Ich will Dich, Giulia

Das wahrhaftige Superweib

Bella Italia: Zum 57. Geburtstag von Serena Grandi am 23. März lohnt der Blick auf die DVD-Premiere von Andrea Barzinis Softsex-Klassiker, in dem Italiens Erotik-Ikone der 80er Jahre in ihrer Paraderolle als kurvige Femme fatale glänzt.

Unterlegt von einem schön schwülstigen 80er-Jahre-Saxofon-Score lernen wir den römischen Schriftsteller Emilio (Johan Leysen) kennen, der mit seiner Schwester im renovierungsbedürftigen Palazzo seiner Familie lebt und als Ghostwriter arbeiten muss. In elegant eingewobenen Flashbacks erinnert sich der verarmte Adlige an das sexuelle Abenteuer mit einer geheimnisvollen Frau (Serena Grandi mit großem Diva-Auftritt in Pelzrobe), von der er sich im Kostümfundus eines Theaters zu einem leidenschaftlichen Quickie verführen ließ. Zufällig findet Emilio heraus, dass es sich bei seinem unvergesslichen One-Night-Stand um das Fotomodel Giulia handelt. Unser hormongesteuerter Held beginnt, seiner Traumfrau den Hof zu machen und schlägt Warnungen seines Umfelds in den Wind: "Mit solchen Frauen ist es wie im Supermarkt. Du kriegst alles, aber dann stehst Du an der Kasse. Wenn Du Dich in so eine Frau verliebst, bist Du verloren." Tatsächlich lässt sich Giulia die körperlichen Avancen ihres neuen Verehrers sehr gerne gefallen, sieht aber nicht ein, warum sie zugunsten einer monogamen Liebesbeziehung auf andere Abenteuer verzichten soll. Anstatt sich um seine depressive Schwester zu kümmern, steigert sich Emilio in eine krankhafte Eifersucht hinein, die von der angenervten Giulia in einer höchst erotisch inszenierten und langsam eskalierenden Ménage-à-trois-Provokation auf die letztendlich tragisch endende Spitze getrieben wird.

Mit "Ich will Dich, Giulia" ist Regisseur Andrea Barzini ein beachtliches Kinodebüt gelungen, das als Hochglanzstudie in Sachen Begierde männliches Besitzdenken und selbstbestimmte weibliche Sexualität aufeinanderprallen lässt – und dessen Retro-Softporno-Ästhetik weitaus mehr knisternde Erotik verströhmt als die Blümchen-S/M-Phantasien in "Fifty Shades of Grey". Hauptanteil daran hat natürlich Serena Grandi, deren üppige Reize von Barzinis Kamera schwelgerisch in Szene gesetzt werden und der es in ihrer zweiten Hauptrolle spielerisch gelingt, aufreizende Schamlosigkeit als selbstbewusste Charakterstärke zu verkaufen.
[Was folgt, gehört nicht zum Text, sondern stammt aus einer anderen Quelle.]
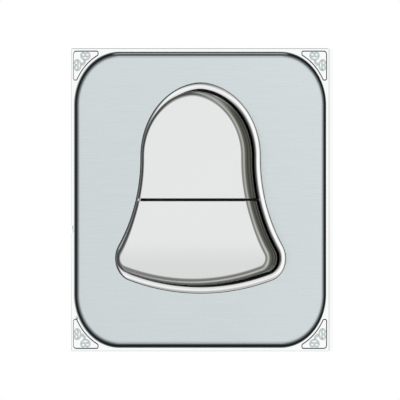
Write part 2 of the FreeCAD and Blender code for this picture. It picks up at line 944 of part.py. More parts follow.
def make_clamp_screws():
    """Four clamp screws, one in the outer side of each terminal, their heads in the housing wall."""
    screws = []
    tip = terminal_x + wire_bore_radius + clamp_tip_gap
    head_inner = terminal_x + terminal_width / 2
    head_outer = head_inner + clamp_screw_head_height
    for unit in UNITS:
        for hand in (-1, 1):
            shank = rod_along_x(clamp_screw_radius, hand * tip, hand * head_inner, clamp_screw_y, unit.z)
            head = rod_along_x(
                clamp_screw_head_radius, hand * head_inner, hand * head_outer, clamp_screw_y, unit.z
            )
            slot = block(
                hand * (head_outer - screw_slot_depth),
                hand * (head_outer + OVERRUN),
                clamp_screw_y - clamp_screw_head_radius - OVERRUN,
                clamp_screw_y + clamp_screw_head_radius + OVERRUN,
                unit.z - screw_slot_width / 2,
                unit.z + screw_slot_width / 2,
            )
            screws.append(shank.fuse(head).cut(slot).removeSplitter())
    return Part.makeCompound(screws)


def make_return_spring(unit):
    """Coil spring from the bridge to the back of the housing, round both spigots."""
    start = bridge_y + bridge_thickness + spring_end_gap + spring_wire_radius
    end = housing_back_inside - spring_end_gap - spring_wire_radius
    length = end - start
    helix = Part.makeHelix(length / spring_turns, length, spring_radius)
    corners = []
    for number in range(WIRE_SIDES + 1):
        angle = 2 * math.pi * number / WIRE_SIDES
        out = spring_radius + spring_wire_radius * math.cos(angle)
        corners.append(Vector(out, 0, spring_wire_radius * math.sin(angle)))
    coil = Part.Wire(helix.Edges).makePipeShell([Part.makePolygon(corners)], True, True)
    coil.rotate(Vector(0, 0, 0), Vector(1, 0, 0), -90)
    coil.translate(Vector(0, start, unit.z))
    return coil


def build_part():
    """All sub-parts by node name."""
    parts = {
        "chrome_frame": make_frame(),
        "brushed_panel": make_panel(),
        "bell_bezel": make_bezel(),
        "key_carrier": make_carrier(),
        "mounting_yoke": make_yoke(),
        "back_housing": make_housing(),
        "housing_screws": make_housing_screws(),
        "clamp_screws": make_clamp_screws(),
    }
    for corner, ornament in in_every_corner(make_ornament()).items():
        parts["corner_ornament_" + corner] = ornament
    whole_bell = tapered_bell()
    for unit in UNITS:
        parts[unit.name + "_key"] = make_key(unit, whole_bell)
        parts[unit.name + "_hinge_pin"] = make_hinge_pin(unit)
        parts[unit.name + "_plunger"] = make_plunger(unit)
        parts[unit.name + "_bridge_contact"] = make_bridge(unit)
        parts[unit.name + "_return_spring"] = make_return_spring(unit)
        for hand, hand_name in ((-1, "left"), (1, "right")):
            parts[unit.name + "_" + hand_name + "_contact"] = make_fixed_contact(unit, hand)
            parts[unit.name + "_" + hand_name + "_terminal"] = make_terminal(unit, hand)
    return parts


def main():
    os.makedirs("parts", exist_ok=True)
    for name, shape in build_part().items():
        shape.exportStep("parts/" + name + ".step")
        print(name, "solids", len(shape.Solids), "valid", shape.isValid(), "volume", round(shape.Volume, 2))
    for unit in UNITS:
        arm = abs(unit.hinge_z - unit.z)
        swing = math.degrees(key_travel / abs(unit.hinge_z))
        print(unit.name, "key swing", round(swing, 3), "degrees, plunger arm", arm, "mm, travel", unit.travel)


if __name__ == "__main__":
    main()
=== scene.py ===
"""Finishes, worked pieces, studio and camera for a bell-shaped doorbell push on a square wall plate."""

import json
import logging
import math
from dataclasses import dataclass
from enum import Enum
from typing import Any, Sequence

import bmesh
import bpy
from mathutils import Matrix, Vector

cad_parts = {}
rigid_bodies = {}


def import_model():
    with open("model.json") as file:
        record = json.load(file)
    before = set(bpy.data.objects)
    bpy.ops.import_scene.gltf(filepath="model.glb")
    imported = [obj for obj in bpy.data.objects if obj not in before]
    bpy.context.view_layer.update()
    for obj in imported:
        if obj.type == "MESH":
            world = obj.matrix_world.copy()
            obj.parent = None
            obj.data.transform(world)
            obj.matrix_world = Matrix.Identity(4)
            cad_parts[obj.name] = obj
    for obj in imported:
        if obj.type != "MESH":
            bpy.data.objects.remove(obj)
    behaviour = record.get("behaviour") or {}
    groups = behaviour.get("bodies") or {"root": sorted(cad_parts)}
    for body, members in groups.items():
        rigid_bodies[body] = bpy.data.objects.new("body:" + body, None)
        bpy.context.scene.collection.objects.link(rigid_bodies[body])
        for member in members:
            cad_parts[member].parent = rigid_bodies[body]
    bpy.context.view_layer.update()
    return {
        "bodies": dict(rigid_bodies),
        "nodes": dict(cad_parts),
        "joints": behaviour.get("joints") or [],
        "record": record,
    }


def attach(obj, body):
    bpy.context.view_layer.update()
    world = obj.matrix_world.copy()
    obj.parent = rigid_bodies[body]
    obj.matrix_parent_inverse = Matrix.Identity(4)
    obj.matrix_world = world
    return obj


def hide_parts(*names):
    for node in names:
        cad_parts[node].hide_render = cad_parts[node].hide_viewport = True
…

Wie bei den bisherigen Veröffentlichungen seiner fabelhaften Sexploitation-Klassiker-Reihe verzichtet das Label Donau Film leider auch hier auf begleitendes Bonusmaterial, was im Hinblick auf Italiens einstiges Erotik-It-Girl doppelt schade ist. Eine kleine bebilderte Vita über die in Bologna geborene und heute noch schauspielerisch aktive Grandi, der nach ersten markanten Nebenrollen (u. a. als Kannibalenfutter in Joe D'Amatos "Der Menschenfresser") 1985 unter der Regie von Kurvenexperte Tinto Brass in "Miranda - Die Wirtin vom Po" der Aufstieg in den italienischen Softcore-Olymp gelang, wäre ohne Zweifel eine stimulierende Ergänzung gewesen. 

 

"Ich will Dich, Giulia" (Originaltitel: "Desiderando Giulia") – Italien, 1986 (88 Min.)